Rules

To participate, you have to agree to the following rules:

  • Submission:
    • Submission is in the form of docker containers, as we can’t allow access to the test images during the competition. You will be given a template docker container to use for this. Docker containers may not access the internet.
    • Submissions must be self-contained, fully automated, and reproducible.
    • Only one submission per team is allowed on the final test set.
    • On the preliminary evaluation set, one submission per team and day is allowed during the 14 day period preceding the final submission phase. Please note that trying to improve your algorithm iteratively on the preliminary evaluation data is likely to create overfitting to that data set and will hurt your algorithm in the final ranking. We generally advise to perform a proper train / test split on the given public data.

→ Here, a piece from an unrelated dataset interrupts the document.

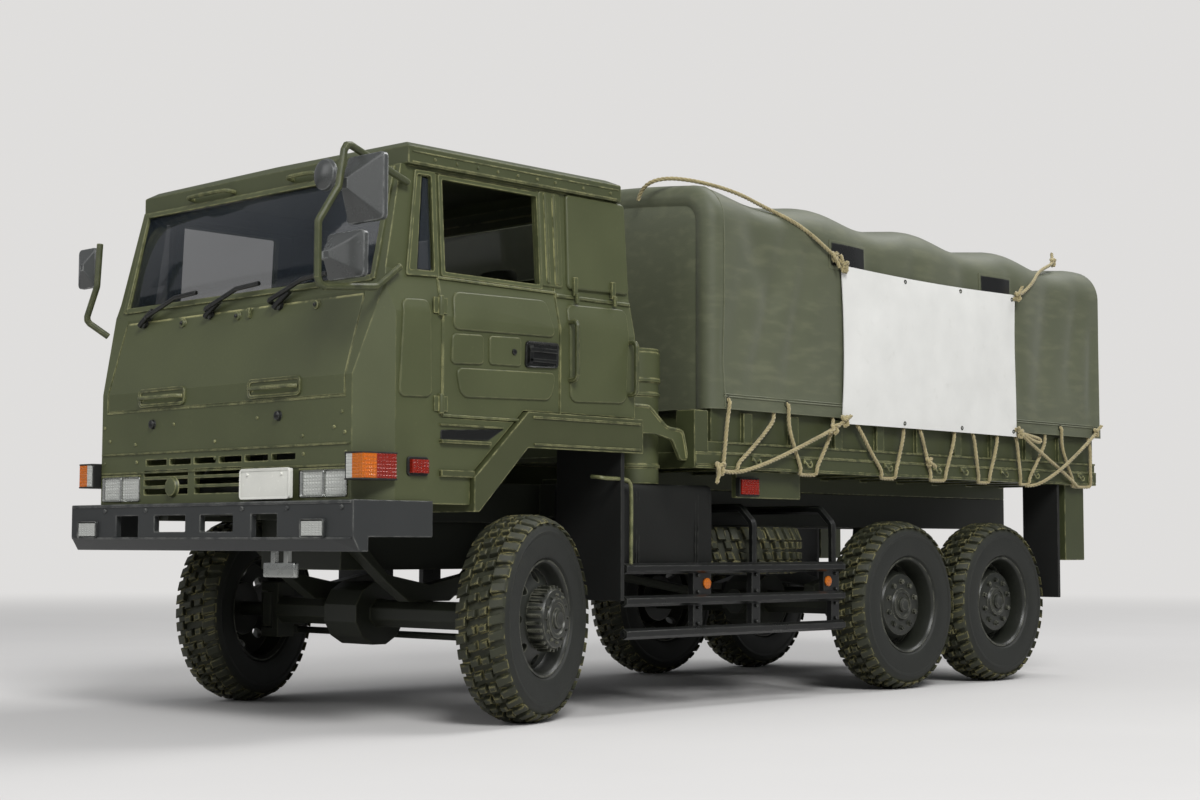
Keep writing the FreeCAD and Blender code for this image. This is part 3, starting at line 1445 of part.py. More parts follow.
def make_boards():
    """Side boards with stakes, and a board across the front, standing inside the canopy's skirt."""
    for side, name in SIDE_NAMES.items():
        inner = S.board_half_width - S.board_thickness
        pieces = [box(across_side(side, inner, S.board_half_width), (BOARD_FRONT_Y, BOARD_REAR_Y),
                      (S.bed_floor, S.board_top))]
        for middle in bed_joists()[1:-1]:
            pieces.append(box(across_side(side, S.board_half_width, S.bed_half_width),
                              (middle - S.stake_width / 2, middle + S.stake_width / 2),
                              (S.bed_ledge_top, S.canopy_bottom - 0.4)))
        node(f"side_board_{name}", fuse(pieces))
    inner = S.board_half_width - S.board_thickness
    node("head_board", box((-inner, inner), (BOARD_FRONT_Y, BOARD_FRONT_Y + S.board_thickness),
                           (S.bed_floor, S.board_top)))
    node("tailgate", box((-S.board_half_width, S.board_half_width), (BOARD_REAR_Y, S.bed_rear_y),
                         (S.bed_floor, S.board_top)))


BOW_COUNT = 5


def canopy_stations():
    """Places along the canopy and the roof's height there: high on each bow, low between."""
    length = S.canopy_rear_y - S.canopy_front_y
    first = S.canopy_front_y + S.canopy_bow_inset
    pitch = (length - 2 * S.canopy_bow_inset) / (BOW_COUNT - 1)
    stations = [(S.canopy_front_y, S.canopy_front_top - 0.8)]
    for index in range(BOW_COUNT):
        share = index / (BOW_COUNT - 1)
        top = S.canopy_front_top + (S.canopy_rear_top - S.canopy_front_top) * share
        if index:
            stations.append((first + pitch * (index - 0.5), top - S.canopy_sag))
        stations.append((first + pitch * index, top))
    stations.append((S.canopy_rear_y, S.canopy_rear_top - 0.3))
    return stations


def canopy_section(along, top, inset, bottom):
    """A closed wire across the canopy: upright sides, round shoulders and a low arched roof."""
    half = (S.canopy_half_width - inset).value
    top = (top - inset).value
    radius = (S.canopy_corner - inset).value
    along = as_size(along).value
    points = [Vector(half, along, as_size(bottom).value)]
    steps = 4
    centre_x, centre_z = half - radius, top - S.canopy_arch.value - radius
    for step in range(steps + 1):
        angle = math.pi / 2 * step / steps
        points.append(Vector(centre_x + radius * math.cos(angle), along, centre_z + radius * math.sin(angle)))
    points.append(Vector(half * 0.4, along, top - S.canopy_arch.value * 0.2))
    points += [Vector(-place.x, place.y, place.z) for place in reversed(points)]
    return Part.makePolygon(points + points[:1])


def make_canopy():
    """The cloth hood over five bows, closed at the front, open below and at the tail."""
    stations = canopy_stations()
    outer = Part.makeLoft([canopy_section(along, top, as_size(0.0), S.canopy_bottom)
                           for along, top in stations], True, True)
    below = S.canopy_bottom - 2.0
    cloth = S.canopy_cloth
    inner_stations = [(S.canopy_front_y + cloth, stations[0][1])] + stations[2:-1]
    inner_stations.append((S.canopy_rear_y + 1.0, stations[-1][1]))
    inner = Part.makeLoft([canopy_section(along, top, cloth, below)
                           for along, top in inner_stations], True, True)
    node("canopy", shape_feature(outer.cut(inner)))
    bows = []
    for index, (along, top) in enumerate(stations[1:-1:2]):
        half = S.board_half_width - S.board_thickness - S.bow_radius - S.panel_gap
        shoulder = top - S.canopy_arch - S.canopy_cloth - S.bow_radius - S.bow_drop
        middle = along + S.bow_setback if index < BOW_COUNT - 1 else along - S.bow_setback
        bows.append(bent_rod([
            (half, middle, S.bed_floor),
            (half, middle, shoulder),
            (-half, middle, shoulder),
            (-half, middle, S.bed_floor),
        ], S.bow_radius, S.canopy_corner))
    node("canopy_bows", bows)


def make_banner():
    """A blank cloth banner stretched along the left side of the canopy."""
    near = S.canopy_half_width + S.banner_clearance
    node("banner", box((near, near + S.banner_thickness), (S.banner_front_y, S.banner_rear_y),
                       (S.banner_bottom, S.banner_top)))


def make_side_equipment():
    """A covered box on the left and a fuel tank on the right, on the frame's sides."""
    inner, low, high = S.side_box_inner_x, S.side_box_bottom, S.side_box_top
    outer, bevel = S.side_box_outer_x, S.side_box_bevel
    outline = [(inner, low), (outer, low), (outer, high - bevel), (outer - bevel, high), (inner, high)]
    node("covered_box", prism("XZ", outline, S.side_box_front_y, S.side_box_rear_y))
    outer, bevel = -S.tank_outer_x, S.tank_bevel
    outline = [(-inner, low), (outer + bevel, low), (outer, low + bevel), (outer, high - bevel),
               (outer + bevel, high), (-inner, high)]
    node("fuel_tank", prism("XZ", outline, S.side_box_front_y, S.tank_rear_y))


GUARD_TOP = S.guard_low + 2 * S.guard_pitch
PLATE_TOP = GUARD_TOP - S.guard_tube / 2
REFLECTOR_PLATES = (S.guard_foot_y + S.guard_post_width, S.guard_post_rear_y - S.guard_post_width)


def guard_plate(side):
    """Limits across the truck of the flat uprights behind the guard's tubes."""
    return across_side(side, S.guard_x - 2 * S.guard_tube, S.guard_x - S.guard_tube / 2)


def make_side_guards():
    """Three tubes along each side, on flat uprights and two bent tubes from the frame."""
    guards = []
    for side in SIDES:
        across = S.guard_x * side
        pieces = [bar((across, S.guard_front_y, S.guard_low + S.guard_pitch * level), "y",
                      S.guard_rear_y - S.guard_front_y, S.guard_tube, 6) for level in range(3)]
        plates = [(S.guard_foot_y, S.guard_low), (S.guard_post_front_y, S.guard_low),
                  (S.guard_post_rear_y, S.guard_low)]
        plates += [(along, S.guard_low + S.guard_pitch) for along in REFLECTOR_PLATES]
        for along, bottom in plates:
            pieces.append(box(guard_plate(side), (along, along + S.guard_post_width), (bottom, PLATE_TOP)))
        for along in (S.guard_post_front_y, S.guard_post_rear_y):
            middle = along + S.guard_post_width / 2
            pieces.append(bent_rod([
                (S.rail_outer_x * side, middle, S.guard_tube_height),
                ((S.guard_tube_x - S.guard_tube_drop) * side, middle, S.guard_tube_height),
                (S.guard_tube_x * side, middle, S.guard_tube_height - S.guard_tube_drop),
                (S.guard_tube_x * side, middle, GUARD_TOP - S.guard_tube),
            ], S.guard_tube, 1.0))
        guards.append(fuse(pieces))
    node("side_guards", guards)


def make_tail_lamps():
    """Two round lamps on each housing under the tail, and the towing hook."""
    lamps = []
    for side in SIDES:
        for height in (S.tail_bottom + 2.2, S.tail_bottom + 6.4):
            lamps.append(bar(((S.tail_inner_x + S.guard_x) / 2 * side, S.tail_rear_y, height), "y",
                             S.tail_lamp_depth, S.tail_lamp_radius, 12))
    node("tail_lamps", lamps)
    shank = bar((0, S.rail_rear_y, TOW_HEIGHT), "y", S.hook_reach - S.hook_radius * 1.2, S.hook_rod * 0.8)
    eye_y = S.rail_rear_y + S.hook_reach - S.hook_radius
    eye = bar((0, eye_y, TOW_HEIGHT - S.hook_rod), "z", 2 * S.hook_rod, S.hook_radius)
    hole = bar((0, eye_y, TOW_HEIGHT - 2 * S.hook_rod), "z", 4 * S.hook_rod, S.hook_radius * 0.45)
    node("tow_hook", cut(fuse([shank, eye]), hole))


TOW_HEIGHT = S.rail_bottom + S.rail_height / 2


def build():
    make_wheels()
    make_spare()
    make_knuckles()
    make_tie_rod()
    make_frame()
    make_springs()
    make_front_axle()
    make_rear_axles()
    make_driveline()
    make_engine()
    make_cab()
    make_roof()
    make_glass()
    make_seats()
    make_dashboard()
    make_fenders()
    make_bumper()
    make_lamps()
    make_signal_lamps()
    make_number_plate()
    make_wipers()
    make_mirrors()
    make_handles()
    make_air_intake()
    make_bed()
    make_boards()
    make_canopy()
    make_banner()
    make_side_equipment()
    make_side_guards()
    make_tail_lamps()


def check_and_write():
    """Stop on any failed feature or shape, and write each sub-part to its own file."""
    DOCUMENT.recompute()
    failed = [item.Name for item in DOCUMENT.Objects if "Invalid" in item.State or "Error" in item.State]
    for label, item in NODES.items():
        if item.Shape.isNull() or not item.Shape.isValid() or not item.Shape.Solids:
            failed.append(label)
    if failed:
        raise RuntimeError("Not built: " + ", ".join(failed))
    os.makedirs("parts", exist_ok=True)
    for label, item in NODES.items():
        item.Shape.exportStep(f"parts/{label}.step")
        solids = item.Shape.Solids
        print(label, len(solids), "solids", round(sum(solid.Volume for solid in solids), 1), "mm3")


build()
check_and_write()
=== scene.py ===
# %% [markdown]
# # A canvas-topped army truck, as a 1:35 scale model
# The CAD model already holds every main shape at its place. This lesson adds
# what makes the model look real: paint, rubber, cloth, rope and small fittings.
# The first cell loads the CAD parts and writes each part's place into its mesh.
# %% Load the CAD model
import math

import bmesh
import bpy
from mathutils import Matrix, Quaternion, Vector


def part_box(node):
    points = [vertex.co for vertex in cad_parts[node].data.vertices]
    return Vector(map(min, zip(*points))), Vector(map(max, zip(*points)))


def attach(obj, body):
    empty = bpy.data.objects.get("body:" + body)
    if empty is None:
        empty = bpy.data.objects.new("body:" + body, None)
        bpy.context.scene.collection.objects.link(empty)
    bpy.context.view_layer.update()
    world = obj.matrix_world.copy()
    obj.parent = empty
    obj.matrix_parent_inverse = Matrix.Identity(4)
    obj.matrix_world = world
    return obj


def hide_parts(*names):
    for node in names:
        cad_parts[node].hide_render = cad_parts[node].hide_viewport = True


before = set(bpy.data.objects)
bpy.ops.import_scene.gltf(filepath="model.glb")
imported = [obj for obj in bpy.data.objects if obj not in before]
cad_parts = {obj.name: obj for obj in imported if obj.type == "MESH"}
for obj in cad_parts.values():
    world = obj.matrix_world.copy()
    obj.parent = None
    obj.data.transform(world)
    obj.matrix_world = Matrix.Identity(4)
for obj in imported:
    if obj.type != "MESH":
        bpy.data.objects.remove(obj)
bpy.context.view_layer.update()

MM = 0.001

# %% [markdown]
# ## Camera
# The photograph was taken from close by and low, a little in front of the left
# side. The camera gets the place and lens that make the CAD corners land on the
# photographed ones.
# %% Camera
CAMERA_PLACE = (244.12, -269.89, 26.36)
YAW, PITCH, ROLL = math.radians(43.597), math.radians(4.187), math.radians(0.136)
SENSOR_WIDTH = 36.0
FOCAL_LENGTH = 59.23
LENS_SHIFT = 0.0023
CLIP_NEAR, CLIP_FAR = 0.01, 20.0

camera = bpy.data.objects.new("Camera", bpy.data.cameras.new("Camera"))
bpy.context.scene.collection.objects.link(camera)
camera.location = Vector(CAMERA_PLACE) * MM
sight = Vector((-math.sin(YAW) * math.cos(PITCH), math.cos(YAW) * math.cos(PITCH), math.sin(PITCH)))
camera.rotation_mode = "QUATERNION"
camera.rotation_quaternion = sight.to_track_quat("-Z", "Y") @ Quaternion((0, 0, 1), ROLL)
camera.data.sensor_width = SENSOR_WIDTH
camera.data.lens = FOCAL_LENGTH
camera.data.shift_x = LENS_SHIFT
camera.data.clip_start, camera.data.clip_end = CLIP_NEAR, CLIP_FAR
bpy.context.scene.camera = camera
bpy.context.scene.view_settings.view_transform = "Standard"
print("Camera looks along", [round(part, 3) for part in sight])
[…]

    • Use of excessive computational resources is prohibited and might lead to your containers being terminated and also to the exclusion from the challenge.
  • Documentation
    • Participants are asked to publish a short description (approximately 2 pages) of their method and results on a preprint server (e.g., arXiv.org, medRxiv.org) or on a general-purpose open-access repository (e.g., Zenodo.org). A link to this publication must be submitted along with the final challenge submission. Please note that we cannot accept links to repositories that allow modifications (e.g., GitHub) or to private cloud storage platforms (e.g., Google Drive).
    • We do provide a template (double column, IEEE style) for this. While there is no strict page limit, the document must include a clear and complete description of the team’s approach. The submission will undergo a single-blind review process by at least two experts. The outcome of this review will influence invitations for both the challenge proceedings and the associated workshop.
  • Tracks
    • This challenge features two tracks/tasks, and participants can decide if they participate in one of them or both.
  • Additional data
    • The use of additional data sets is permitted, given that these are publicly available without conditions to all participants. Data that is fully automatically derived from existing data is considered part of the method and thus permitted as well. The use of private data (images or labels to existing or new images) are not allowed. If you want to make use of additional manual labels that you or your organization has access to or labels generated by models that were trained on private data, this is only possible under the following condition:
      • These additional labels are made available to the general public latest until July 19th (one month prior to the start of the final test phase of the challenge). Should you want to do this, we ask you to publish the data on zenodo with an accompanying github repository that gives an insight into how to use those labels
      • You notify the organizers of the challenge briefly about it, so we can make this information available to everyone.
  • Conflicts of interest
    • Researchers belonging to the institutes of the organizers are not allowed to participate to avoid potential conflict of interest.
  • Publication policy
    • Participants may publish papers including their official performance on the challenge data set, given proper reference of the challenge. Please cite the official Challenge design (10.5281/zenodo.15077360). There is no embargo time in that regard.
    • We aim to publish a summary of the challenge in a peer-reviewed journal. Participating teams are free to publish their own results in a separate publication.